The chart below is an illustrative example that includes time series of IC values measured monthly over several years. The correlation between the actual returns realized during that period and the expected returns from a model (or factor) is represented by each point. The green line represents the 6-month rolling average – it smooths out the fluctuations and makes it easier to see the underlying trend in predictive power.

Information Coefficient (IC)

What we can conclude from this chart:

  • Variations around zero – the IC shows that predictive power is not constant by fluctuating above and below the zero line
  • Despite the negative readings, the values tend to cluster slightly above zero – this suggests that the signal has a modest but consistent edge
  • The monthly volatility highlights the influence of the prevailing market conditions. No investment signal can outperform uniformly in all environments
  • Since perfectly smooth or always-positive ICs are not possible, investors would focus on:
    1. The average reading – whether it is positive
    2. The distribution of values – do they demonstrate robustness or randomness

In practice, charts like this help investors judge whether a signal is genuinely predictive, regime-dependent, or likely a product of overfitting. They also help investors assess the quality of a signal.

How is IC Calculated?

The Information Coefficient (IC) is typically calculated as the cross-sectional correlation that measures the linear relationship between two random variables – the forecasted and the actual returns on an investment. The formula is:

Information Coefficient (IC)

Where:

t = the specific time period

Corr = the correlation between the two variables

FRit = the forecasted return on the investment during the period t

Rit = the realized return on the investment during the period t

How to interpret the results?

The Information Coefficient ranges between -1 and +1.

  • +1 indicates perfect prediction (i.e. assets were ranked exactly as they performed)
  • 0 means that the signal has no predictive power
  • -1 shows a perfectly wrong prediction (i.e. the signal is systematically inverted)

The IC is typically calculated for each period (daily, weekly, or monthly) and then analyzed over time to assess its stability and statistical significance.

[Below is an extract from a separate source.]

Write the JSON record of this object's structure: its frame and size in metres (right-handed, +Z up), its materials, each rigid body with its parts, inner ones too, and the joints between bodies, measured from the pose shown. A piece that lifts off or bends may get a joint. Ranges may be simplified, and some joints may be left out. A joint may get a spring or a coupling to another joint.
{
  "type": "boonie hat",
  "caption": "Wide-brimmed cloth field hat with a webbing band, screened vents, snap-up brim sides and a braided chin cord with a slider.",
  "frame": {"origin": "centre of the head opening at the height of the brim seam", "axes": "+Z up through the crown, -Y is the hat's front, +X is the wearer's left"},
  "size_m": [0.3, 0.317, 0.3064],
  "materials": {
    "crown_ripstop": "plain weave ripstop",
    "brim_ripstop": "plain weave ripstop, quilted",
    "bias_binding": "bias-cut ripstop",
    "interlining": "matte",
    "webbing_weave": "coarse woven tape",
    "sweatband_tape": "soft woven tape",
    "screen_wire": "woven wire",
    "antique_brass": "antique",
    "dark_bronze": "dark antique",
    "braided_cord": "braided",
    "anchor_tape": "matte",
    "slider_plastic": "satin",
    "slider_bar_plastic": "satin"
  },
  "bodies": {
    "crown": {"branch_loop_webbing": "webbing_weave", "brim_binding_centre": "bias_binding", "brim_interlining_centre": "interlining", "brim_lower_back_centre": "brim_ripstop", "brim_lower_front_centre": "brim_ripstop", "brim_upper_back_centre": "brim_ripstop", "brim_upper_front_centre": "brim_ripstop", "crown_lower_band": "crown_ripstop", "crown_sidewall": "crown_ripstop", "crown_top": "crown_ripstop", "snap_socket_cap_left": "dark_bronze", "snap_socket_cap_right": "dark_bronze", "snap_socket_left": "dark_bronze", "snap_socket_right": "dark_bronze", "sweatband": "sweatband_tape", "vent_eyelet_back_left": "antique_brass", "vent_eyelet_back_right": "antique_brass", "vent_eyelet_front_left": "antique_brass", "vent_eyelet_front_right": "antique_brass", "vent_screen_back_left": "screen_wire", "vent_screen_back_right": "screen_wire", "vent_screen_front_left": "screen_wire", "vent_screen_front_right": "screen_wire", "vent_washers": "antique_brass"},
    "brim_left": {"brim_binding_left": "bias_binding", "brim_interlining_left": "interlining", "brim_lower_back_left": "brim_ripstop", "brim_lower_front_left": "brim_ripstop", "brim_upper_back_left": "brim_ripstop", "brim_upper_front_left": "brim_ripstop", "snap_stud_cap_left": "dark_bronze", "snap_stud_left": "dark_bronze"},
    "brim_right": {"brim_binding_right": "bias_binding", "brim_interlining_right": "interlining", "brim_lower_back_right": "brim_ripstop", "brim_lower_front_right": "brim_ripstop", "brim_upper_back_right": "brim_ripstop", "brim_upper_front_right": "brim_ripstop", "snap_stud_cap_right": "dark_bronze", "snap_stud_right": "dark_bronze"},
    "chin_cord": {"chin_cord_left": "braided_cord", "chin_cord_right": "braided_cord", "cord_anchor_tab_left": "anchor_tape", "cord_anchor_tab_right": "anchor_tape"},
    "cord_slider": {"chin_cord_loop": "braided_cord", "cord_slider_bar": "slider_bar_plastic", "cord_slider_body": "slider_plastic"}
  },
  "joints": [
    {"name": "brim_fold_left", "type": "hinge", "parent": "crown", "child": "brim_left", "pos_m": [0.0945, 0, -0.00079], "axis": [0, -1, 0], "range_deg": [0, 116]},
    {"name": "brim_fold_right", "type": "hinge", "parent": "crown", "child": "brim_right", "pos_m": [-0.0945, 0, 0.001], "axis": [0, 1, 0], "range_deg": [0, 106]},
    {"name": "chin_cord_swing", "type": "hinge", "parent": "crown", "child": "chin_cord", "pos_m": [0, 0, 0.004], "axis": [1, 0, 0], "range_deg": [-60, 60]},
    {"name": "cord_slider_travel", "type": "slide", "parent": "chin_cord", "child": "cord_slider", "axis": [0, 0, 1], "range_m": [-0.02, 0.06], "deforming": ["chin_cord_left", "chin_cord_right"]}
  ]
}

Example of the Information Coefficient

Below is a practical example of how the IC is calculated and how to read the results.

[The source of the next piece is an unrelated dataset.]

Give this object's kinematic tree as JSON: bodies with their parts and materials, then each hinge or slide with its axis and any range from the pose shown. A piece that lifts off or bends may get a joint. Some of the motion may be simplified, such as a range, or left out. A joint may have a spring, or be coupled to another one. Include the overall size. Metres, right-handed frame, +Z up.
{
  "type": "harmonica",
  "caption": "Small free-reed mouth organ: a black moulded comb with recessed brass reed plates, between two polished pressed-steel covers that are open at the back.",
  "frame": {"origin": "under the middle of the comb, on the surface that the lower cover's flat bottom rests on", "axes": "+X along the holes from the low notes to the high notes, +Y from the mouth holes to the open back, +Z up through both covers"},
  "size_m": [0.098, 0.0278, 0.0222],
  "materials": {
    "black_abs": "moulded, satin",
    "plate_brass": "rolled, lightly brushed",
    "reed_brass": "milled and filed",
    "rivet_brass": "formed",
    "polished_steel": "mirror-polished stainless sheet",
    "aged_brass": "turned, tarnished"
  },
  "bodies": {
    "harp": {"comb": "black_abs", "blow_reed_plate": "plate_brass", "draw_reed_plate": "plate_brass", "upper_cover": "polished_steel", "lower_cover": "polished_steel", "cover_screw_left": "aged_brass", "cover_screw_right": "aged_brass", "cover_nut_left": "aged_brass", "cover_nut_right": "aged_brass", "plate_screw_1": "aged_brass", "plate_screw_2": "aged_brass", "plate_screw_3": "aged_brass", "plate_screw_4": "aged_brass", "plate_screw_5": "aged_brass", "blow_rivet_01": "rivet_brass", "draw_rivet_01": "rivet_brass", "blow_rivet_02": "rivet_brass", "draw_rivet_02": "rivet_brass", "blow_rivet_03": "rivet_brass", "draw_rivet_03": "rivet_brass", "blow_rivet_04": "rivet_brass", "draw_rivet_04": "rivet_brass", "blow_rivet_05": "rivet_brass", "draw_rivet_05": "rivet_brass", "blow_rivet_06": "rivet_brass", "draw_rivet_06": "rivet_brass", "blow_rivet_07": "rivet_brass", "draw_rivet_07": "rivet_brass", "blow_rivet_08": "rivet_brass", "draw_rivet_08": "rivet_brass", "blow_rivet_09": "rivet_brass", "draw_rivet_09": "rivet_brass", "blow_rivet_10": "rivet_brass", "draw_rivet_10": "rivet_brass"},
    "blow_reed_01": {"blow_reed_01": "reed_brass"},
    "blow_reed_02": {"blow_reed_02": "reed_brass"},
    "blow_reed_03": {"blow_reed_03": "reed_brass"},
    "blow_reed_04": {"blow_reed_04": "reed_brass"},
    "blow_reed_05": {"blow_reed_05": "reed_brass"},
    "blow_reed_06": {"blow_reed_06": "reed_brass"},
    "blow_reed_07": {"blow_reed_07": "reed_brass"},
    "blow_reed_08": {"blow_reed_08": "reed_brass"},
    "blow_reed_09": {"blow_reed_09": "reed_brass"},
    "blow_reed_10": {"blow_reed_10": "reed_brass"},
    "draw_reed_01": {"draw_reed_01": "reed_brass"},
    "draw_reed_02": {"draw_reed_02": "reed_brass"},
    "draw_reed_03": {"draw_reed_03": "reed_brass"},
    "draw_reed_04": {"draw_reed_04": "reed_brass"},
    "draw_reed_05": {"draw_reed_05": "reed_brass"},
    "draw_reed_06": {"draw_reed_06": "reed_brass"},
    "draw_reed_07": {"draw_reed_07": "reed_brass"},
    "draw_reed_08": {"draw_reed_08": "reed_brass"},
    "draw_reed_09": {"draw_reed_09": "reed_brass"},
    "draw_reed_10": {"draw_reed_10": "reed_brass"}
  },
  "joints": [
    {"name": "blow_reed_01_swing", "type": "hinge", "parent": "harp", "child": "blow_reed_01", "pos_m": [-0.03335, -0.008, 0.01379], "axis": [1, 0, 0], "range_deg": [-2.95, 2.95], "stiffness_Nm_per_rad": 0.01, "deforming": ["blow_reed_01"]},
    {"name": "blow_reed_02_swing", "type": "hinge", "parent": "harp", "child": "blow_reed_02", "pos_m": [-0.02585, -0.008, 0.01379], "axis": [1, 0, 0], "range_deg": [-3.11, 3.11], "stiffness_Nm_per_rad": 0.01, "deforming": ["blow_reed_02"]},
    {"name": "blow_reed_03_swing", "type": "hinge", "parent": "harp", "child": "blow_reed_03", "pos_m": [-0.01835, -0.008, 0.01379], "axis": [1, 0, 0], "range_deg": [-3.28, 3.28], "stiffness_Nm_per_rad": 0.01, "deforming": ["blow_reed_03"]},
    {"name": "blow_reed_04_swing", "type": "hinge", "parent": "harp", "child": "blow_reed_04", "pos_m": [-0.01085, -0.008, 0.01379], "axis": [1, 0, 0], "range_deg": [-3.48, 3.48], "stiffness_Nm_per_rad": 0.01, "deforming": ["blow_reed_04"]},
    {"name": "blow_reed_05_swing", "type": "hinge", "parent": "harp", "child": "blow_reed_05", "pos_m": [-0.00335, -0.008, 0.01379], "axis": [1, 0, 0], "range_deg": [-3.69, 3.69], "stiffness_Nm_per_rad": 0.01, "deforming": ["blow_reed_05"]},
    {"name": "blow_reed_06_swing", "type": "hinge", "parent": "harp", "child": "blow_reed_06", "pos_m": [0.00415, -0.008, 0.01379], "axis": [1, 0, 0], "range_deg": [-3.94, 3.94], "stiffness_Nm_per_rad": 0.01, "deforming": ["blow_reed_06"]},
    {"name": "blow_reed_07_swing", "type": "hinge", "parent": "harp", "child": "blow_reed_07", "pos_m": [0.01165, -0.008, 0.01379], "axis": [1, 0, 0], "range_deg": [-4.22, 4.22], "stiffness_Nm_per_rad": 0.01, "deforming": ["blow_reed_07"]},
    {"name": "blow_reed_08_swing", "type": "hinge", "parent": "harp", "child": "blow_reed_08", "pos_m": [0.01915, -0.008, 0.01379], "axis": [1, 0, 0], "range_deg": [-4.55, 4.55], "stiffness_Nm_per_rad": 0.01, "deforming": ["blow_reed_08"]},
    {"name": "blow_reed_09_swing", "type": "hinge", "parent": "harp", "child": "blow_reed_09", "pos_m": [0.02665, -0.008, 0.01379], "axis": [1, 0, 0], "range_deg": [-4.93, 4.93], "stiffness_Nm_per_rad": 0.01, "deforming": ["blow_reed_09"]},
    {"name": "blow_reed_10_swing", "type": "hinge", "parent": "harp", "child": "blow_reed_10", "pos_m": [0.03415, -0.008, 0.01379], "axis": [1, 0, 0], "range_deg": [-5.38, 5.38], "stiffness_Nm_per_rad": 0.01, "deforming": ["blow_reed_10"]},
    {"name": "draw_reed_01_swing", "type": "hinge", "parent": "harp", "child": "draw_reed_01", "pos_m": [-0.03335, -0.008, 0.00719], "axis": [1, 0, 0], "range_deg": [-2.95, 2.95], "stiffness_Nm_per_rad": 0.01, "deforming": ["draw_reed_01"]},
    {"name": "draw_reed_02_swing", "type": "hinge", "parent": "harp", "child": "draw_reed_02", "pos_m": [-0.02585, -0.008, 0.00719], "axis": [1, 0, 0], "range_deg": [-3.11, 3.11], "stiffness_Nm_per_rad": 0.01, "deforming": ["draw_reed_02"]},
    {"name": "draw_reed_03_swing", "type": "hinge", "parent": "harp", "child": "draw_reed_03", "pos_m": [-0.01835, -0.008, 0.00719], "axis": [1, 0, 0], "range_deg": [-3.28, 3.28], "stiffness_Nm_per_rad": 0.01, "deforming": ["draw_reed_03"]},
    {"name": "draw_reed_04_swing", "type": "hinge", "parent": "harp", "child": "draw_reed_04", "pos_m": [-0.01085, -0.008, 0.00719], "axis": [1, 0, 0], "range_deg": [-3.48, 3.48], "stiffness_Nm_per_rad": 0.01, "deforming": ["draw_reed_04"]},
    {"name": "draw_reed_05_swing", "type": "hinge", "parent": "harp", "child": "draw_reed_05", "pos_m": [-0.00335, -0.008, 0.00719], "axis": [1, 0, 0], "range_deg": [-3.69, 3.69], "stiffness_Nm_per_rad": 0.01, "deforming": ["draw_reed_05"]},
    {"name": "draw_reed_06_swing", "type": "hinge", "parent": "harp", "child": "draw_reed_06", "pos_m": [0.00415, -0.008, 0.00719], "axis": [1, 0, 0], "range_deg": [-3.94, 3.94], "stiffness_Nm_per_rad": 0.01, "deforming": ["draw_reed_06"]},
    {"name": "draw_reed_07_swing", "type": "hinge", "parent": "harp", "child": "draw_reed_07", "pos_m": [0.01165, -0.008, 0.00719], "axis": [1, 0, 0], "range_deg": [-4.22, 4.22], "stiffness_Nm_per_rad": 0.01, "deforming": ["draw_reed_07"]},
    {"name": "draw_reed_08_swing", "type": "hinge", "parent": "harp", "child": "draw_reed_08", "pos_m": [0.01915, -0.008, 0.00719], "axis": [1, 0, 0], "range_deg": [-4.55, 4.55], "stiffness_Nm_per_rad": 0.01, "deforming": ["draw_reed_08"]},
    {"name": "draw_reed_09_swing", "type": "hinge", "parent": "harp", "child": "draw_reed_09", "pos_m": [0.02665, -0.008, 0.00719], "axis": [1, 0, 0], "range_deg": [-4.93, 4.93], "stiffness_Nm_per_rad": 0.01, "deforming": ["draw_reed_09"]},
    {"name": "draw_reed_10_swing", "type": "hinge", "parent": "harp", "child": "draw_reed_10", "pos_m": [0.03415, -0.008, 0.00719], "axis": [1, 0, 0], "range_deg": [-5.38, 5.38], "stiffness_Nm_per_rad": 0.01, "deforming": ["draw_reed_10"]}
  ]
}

Information Coefficient (IC)

To calculate the Information Coefficient, we will use:

  1. Pearson Information Coefficient, which measures the linear correlation between predicted and realized returns
  2. Spearman Information Coefficient, which measures the rank-order correlation between predicted and realized returns

Information Coefficient (IC)

How to Interpret the Results?

  • Both ICs are extremely high. The signal demonstrates exceptional predictive skill both in level accuracy and relative ranking
  • A Pearson IC of 0.92 means that the forecasts and realized returns are almost perfectly linearly related
  • A Spearman IC of 0.82 still indicates an excellent directional relationship, but it’s lower because the rank order isn’t perfectly preserved
  • In practice this is extremely rare and would imply a highly effective forecasting or factor model — far stronger than typical empirical ICs that typically range between 0.02 and 0.10

Notes: When Pearson is higher than Spearman, the relationship is highly linear, but not strictly monotonic (small local inversions in ranking). Proportionally accurate forecast magnitudes also support higher Pearson even if ranks shuffle slightly. In addition, outliers or tightly clustered forecasts can amplify linear correlation without improving rank correlation.

What is Considered a Good Information Coefficient?

A good Investment Coefficient value in reality is much smaller than what many investors would expect. Since even modest positive values can be highly meaningful, a reading of 0.05 and 0.1 is generally recognised as strong. Values above 0.15 are exceptionally rare and usually raise questions about whether the signal is overfitted. The significance of an IC lies not in its absolute size but in its persistence and stability. This is due to the compounding effect that a small positive value can generate meaningful excess returns over the long-term.

The below table summarizes what IC values would typically indicate.

Value Range Interpretation Typical Use Case Reliability Further Actions
> +0.15 The signal has extremely strong predictive power This is very rare in practice and usually signals overfitting Potentially not sustainable across regimes Investors would typically scrutinize the robustness of the signal before using it
+0.05 to +0.15 Strong, consistent alpha signal This is the most common target for quant factors It can be robust if persistent across various time frames and sectors It is highly valuable for systematic-based investment strategies
0 to +0.05 Relatively weak signal, which however could be exploited Typically applied in broader universes where signal-to-noise is low Gains often compound with diversification It is worth integrating it alongside other factors
≈ 0 No predictive power Random noise Not statistically significant Discard or re-test model
< 0 Negative predictive power Contrarian factor, inverted strategies It can be useful if consistent and explainable Investors may consider flipping the signal

Limitations of the Information Coefficient

While the Information Coefficient (IC) is a useful tool for evaluating the predictive power of investment signals, it also has several notable limitations. These include:

  • Since it is a statistical measure, the IC is subject to sampling errors. Values can be unstable over short samples or small universes, leading to misleading conclusions
  • It has a linear focus – IC captures only linear (or rank-order) relationships between forecasts and realized returns (missing non-linear or conditional effects). While Spearman rank IC addresses directional ranking, it still reduces a complex relationship into a single summary statistic
  • IC is context sensitive – it can fluctuate across different market environments, which limits generalization. Without aligning the IC calculation to the intended holding period, conclusions may be misleading
  • There could be an implementation gap as IC does not consider transaction and/or operational costs, liquidity and capacity limits

Conclusion

To sum up, the Information Coefficient is a useful tool for assessing the efficiency of an investment signal by exploring the relationship between forecasts and actual returns. Despite investors often using it in a couple of areas such as investment idea generation and portfolio construction, it is still a statistical measure and therefore sensitive to noise and market shifts. It is most accurate when assessed over longer periods and alongside complementary metrics.